Task directions: Up to and including the line that contains "CURL_SETBACK = 0.2", repeat each line of the data exactly, starting from the first.

= = = =

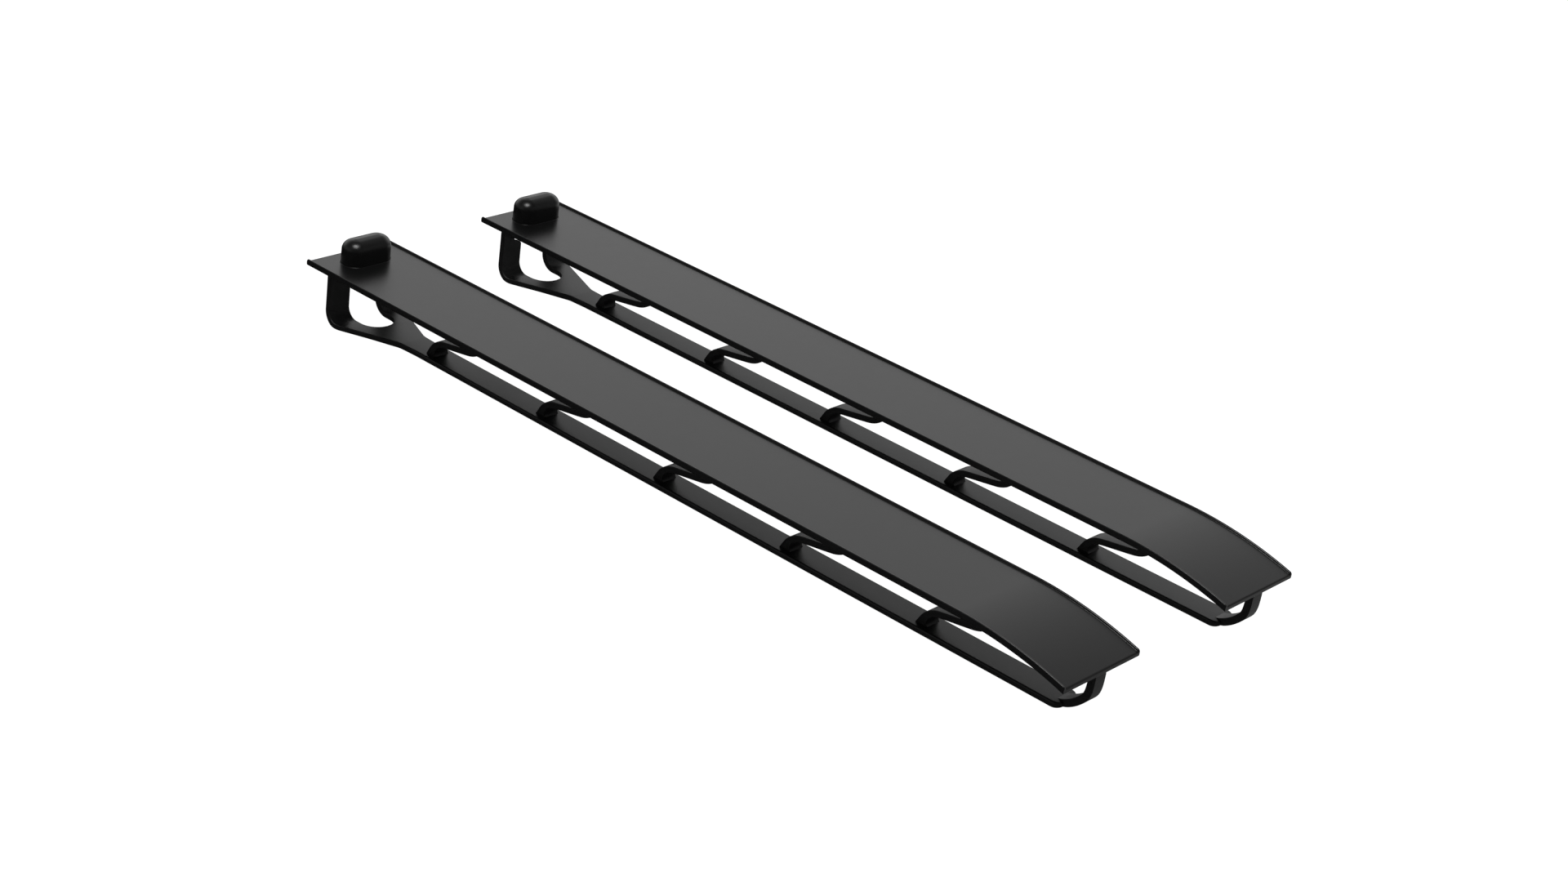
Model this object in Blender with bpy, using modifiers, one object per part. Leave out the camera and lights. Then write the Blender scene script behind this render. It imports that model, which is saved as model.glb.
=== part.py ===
"""Pair of sprung ski pads of a clamshell roof ski rack.

Each pad is a channel plate with a push button, carrying a narrow contact band on S-shaped
flexible fingers.  The frame has +X along the pads towards the nose, +Y across and +Z up,
with its origin under the middle of the pair, level with the undersides of the bands.

Lengths are in millimetres.  Within a pad, x runs from the button end of the plate, y from the
pad's centre line and z from the underside of its band.
"""
import math

import bmesh
import bpy
from mathutils import Vector
from mathutils.geometry import interpolate_bezier

MM = 0.001
GAP = 0.3                   # between pieces that touch

# ---- the pair ----
PADS = ("front", "rear")
PAD_SPACING = 146.0         # between the centre lines of the two pads

# ---- backing plate ----
LENGTH = 604.0
WIDTH = 66.0                # over the lips
LIP_TOP = 41.0
LIP_HEIGHT = 4.0            # from the underside of the plate
LIP_THICKNESS = 1.5
FLOOR_THICKNESS = 2.8
NOSE_START = 531.0          # where the plate starts to bend down
NOSE_RADIUS = 251.0
NOSE_STEPS = 12

# ---- contact band and nose curl ----
BAND_WIDTH = 19.6
BAND_THICKNESS = 3.9
BAND_START = 68.3
BAND_END = 583.0            # where the nose curl's foot takes over
FOOT_END = 588.0
FOOT_CORNER = 4.5
CURL_WIDTH = 9.8
CURL_THICKNESS = 4.6
CURL_RISE = (585.0, 2.2)    # x and z where the curl leaves its foot
CURL_RISE_HANDLES = ((591.0, 4.3), (596.0, 8.0))
CURL_MIDDLE = (598.8, 11.5)
CURL_MIDDLE_HANDLE = (601.0, 14.4)
CURL_HEAD_HANDLE_Z = 19.0
CURL_SETBACK = 0.2          # of the curl's outer face from the plate's end

# ---- flexible fingers ----
FINGER_COUNT = 5
FINGER_FIRST = 85.5         # tip of the first finger
FINGER_PITCH = 100.25
FINGER_WIDTH = 11.5
FINGER_HALF = 2.0           # half the thickness of the middle stretch
FINGER_ROOT_HALF = 3.2      # half the thickness where it meets band and plate
FINGER_ROOT_LENGTH = 7.0    # height over which the root thins out
FINGER_HEAD_LENGTH = 6.0    # the same below the plate
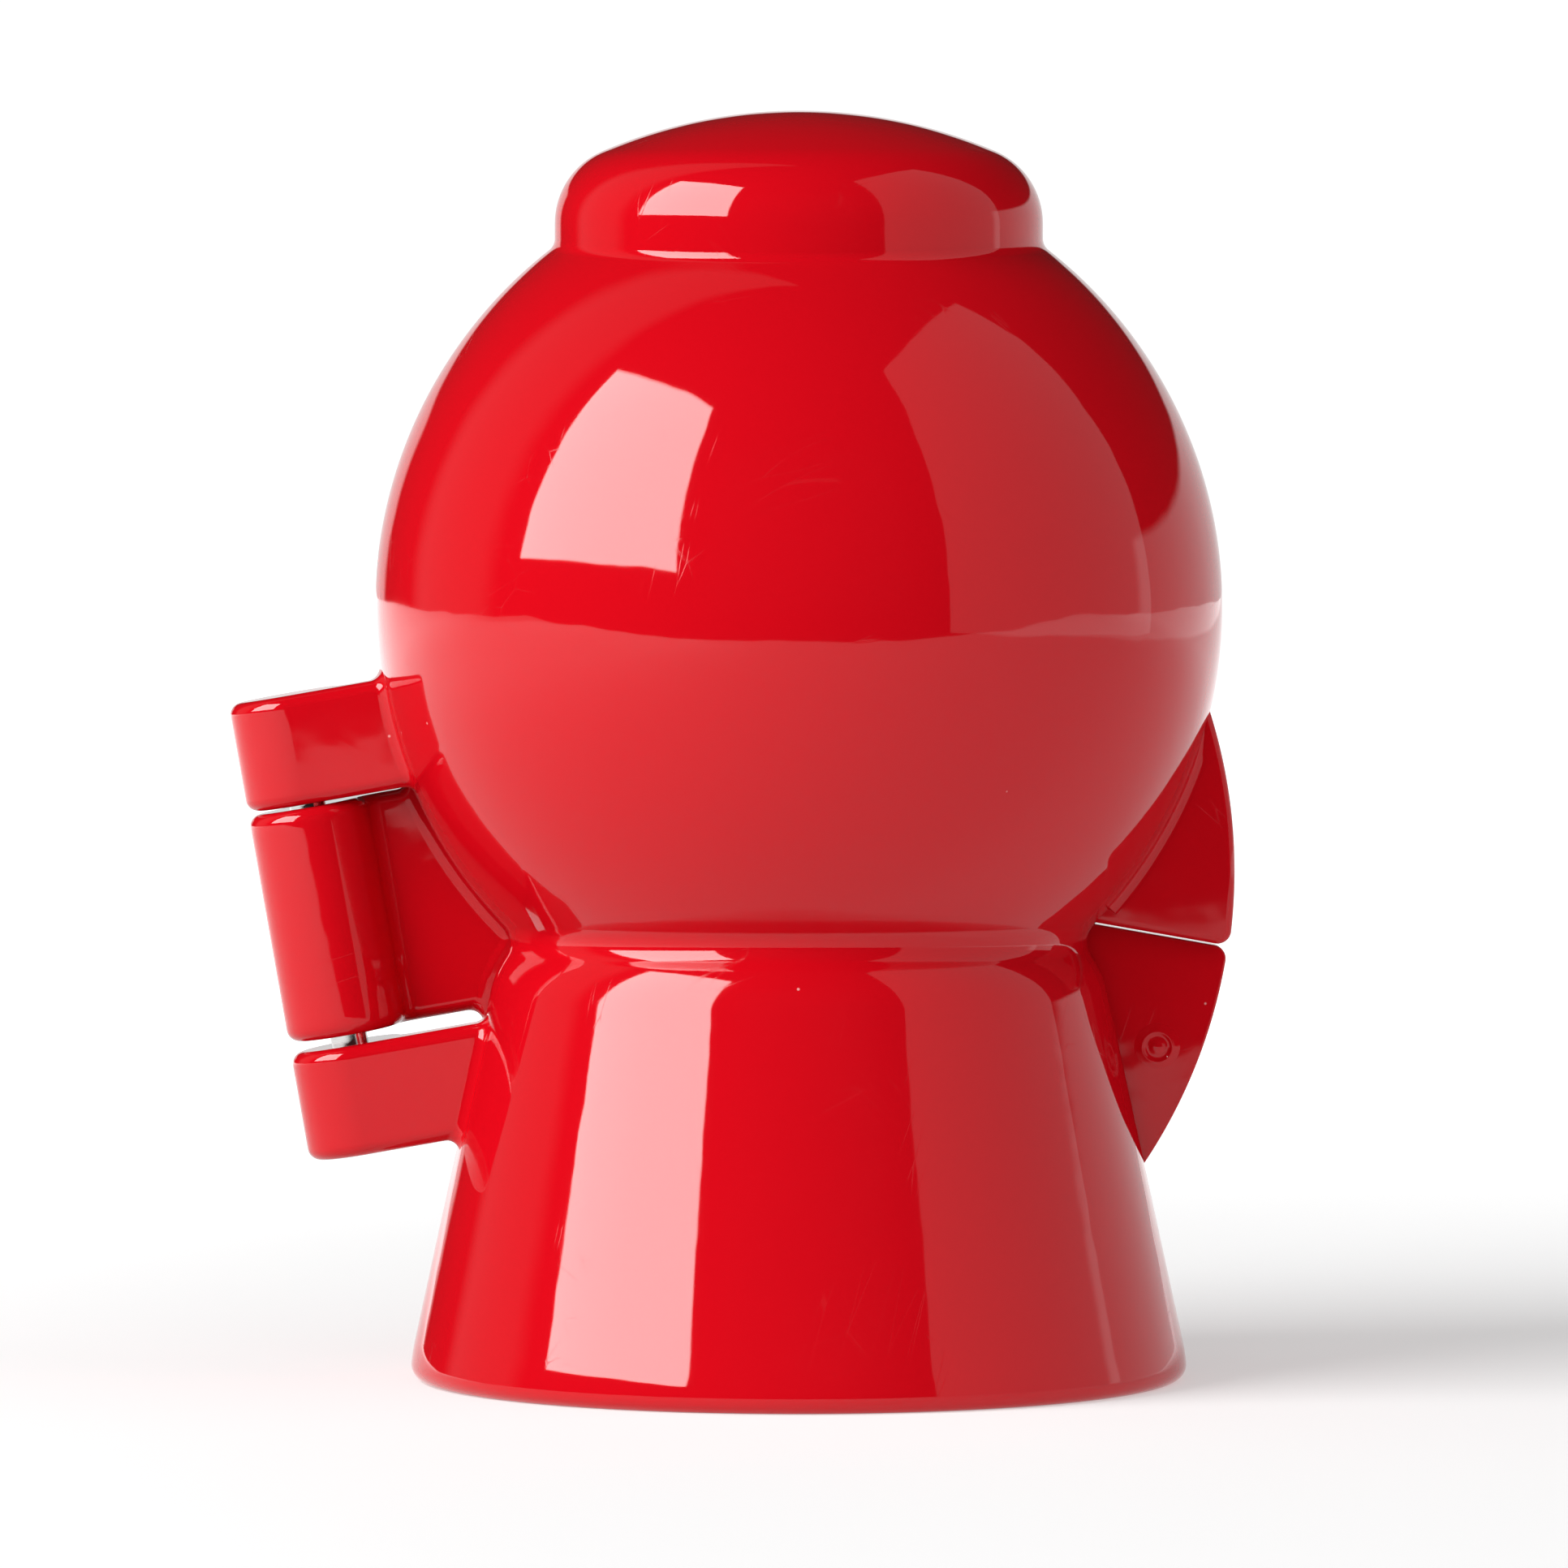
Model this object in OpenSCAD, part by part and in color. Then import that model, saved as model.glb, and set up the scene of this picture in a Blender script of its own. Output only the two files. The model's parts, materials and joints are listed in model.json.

= = = =

Response to the exercise:
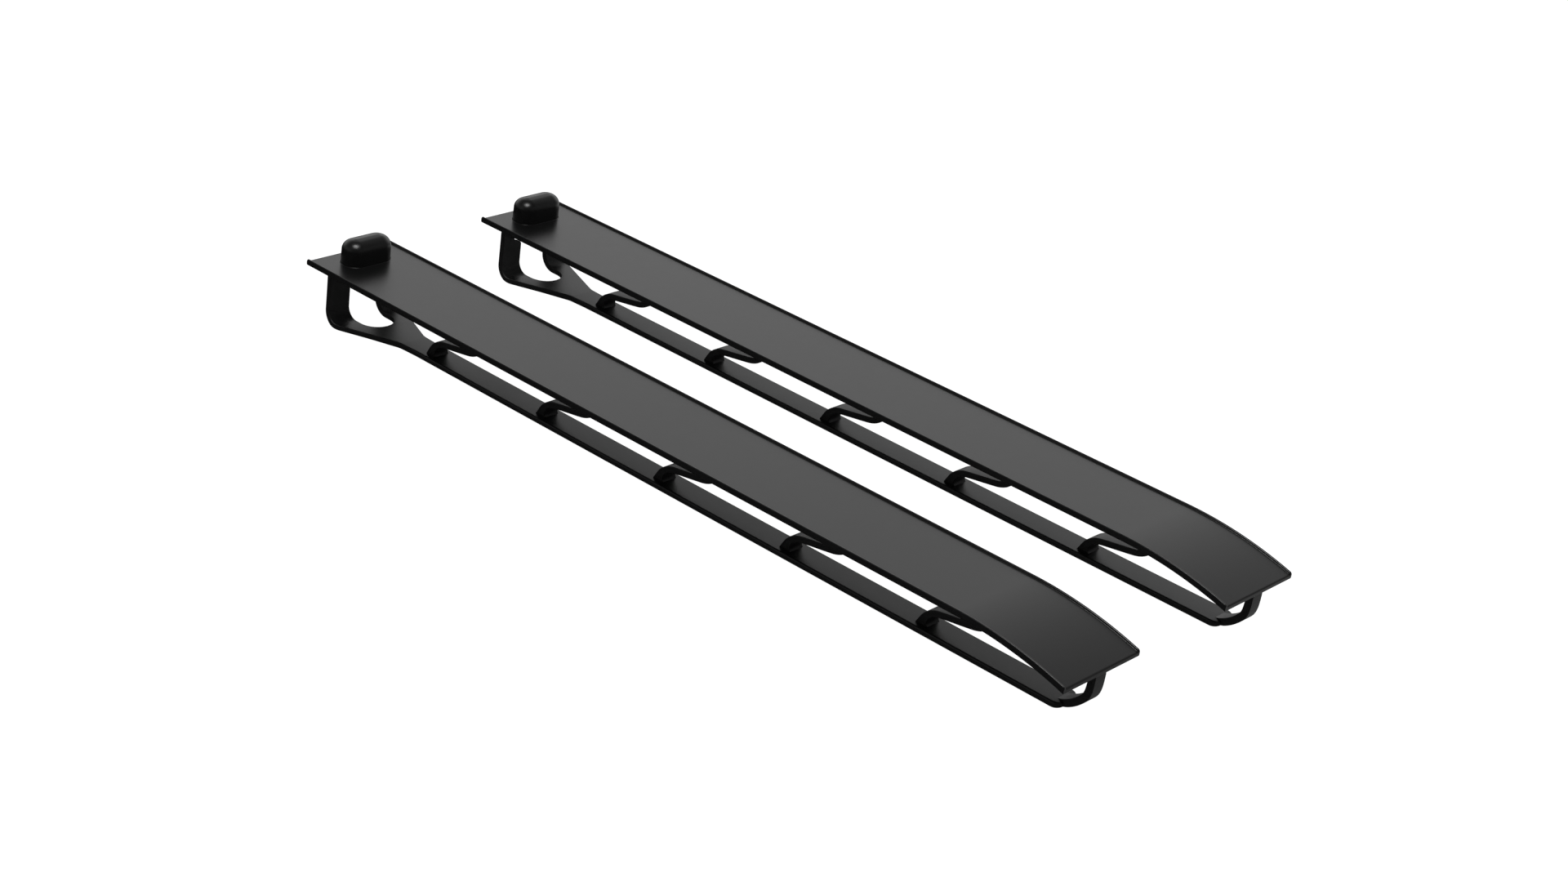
Model this object in Blender with bpy, using modifiers, one object per part. Leave out the camera and lights. Then write the Blender scene script behind this render. It imports that model, which is saved as model.glb.
=== part.py ===
"""Pair of sprung ski pads of a clamshell roof ski rack.

Each pad is a channel plate with a push button, carrying a narrow contact band on S-shaped
flexible fingers.  The frame has +X along the pads towards the nose, +Y across and +Z up,
with its origin under the middle of the pair, level with the undersides of the bands.

Lengths are in millimetres.  Within a pad, x runs from the button end of the plate, y from the
pad's centre line and z from the underside of its band.
"""
import math

import bmesh
import bpy
from mathutils import Vector
from mathutils.geometry import interpolate_bezier

MM = 0.001
GAP = 0.3                   # between pieces that touch

# ---- the pair ----
PADS = ("front", "rear")
PAD_SPACING = 146.0         # between the centre lines of the two pads

# ---- backing plate ----
LENGTH = 604.0
WIDTH = 66.0                # over the lips
LIP_TOP = 41.0
LIP_HEIGHT = 4.0            # from the underside of the plate
LIP_THICKNESS = 1.5
FLOOR_THICKNESS = 2.8
NOSE_START = 531.0          # where the plate starts to bend down
NOSE_RADIUS = 251.0
NOSE_STEPS = 12

# ---- contact band and nose curl ----
BAND_WIDTH = 19.6
BAND_THICKNESS = 3.9
BAND_START = 68.3
BAND_END = 583.0            # where the nose curl's foot takes over
FOOT_END = 588.0
FOOT_CORNER = 4.5
CURL_WIDTH = 9.8
CURL_THICKNESS = 4.6
CURL_RISE = (585.0, 2.2)    # x and z where the curl leaves its foot
CURL_RISE_HANDLES = ((591.0, 4.3), (596.0, 8.0))
CURL_MIDDLE = (598.8, 11.5)
CURL_MIDDLE_HANDLE = (601.0, 14.4)
CURL_HEAD_HANDLE_Z = 19.0
CURL_SETBACK = 0.2          # of the curl's outer face from the plate's end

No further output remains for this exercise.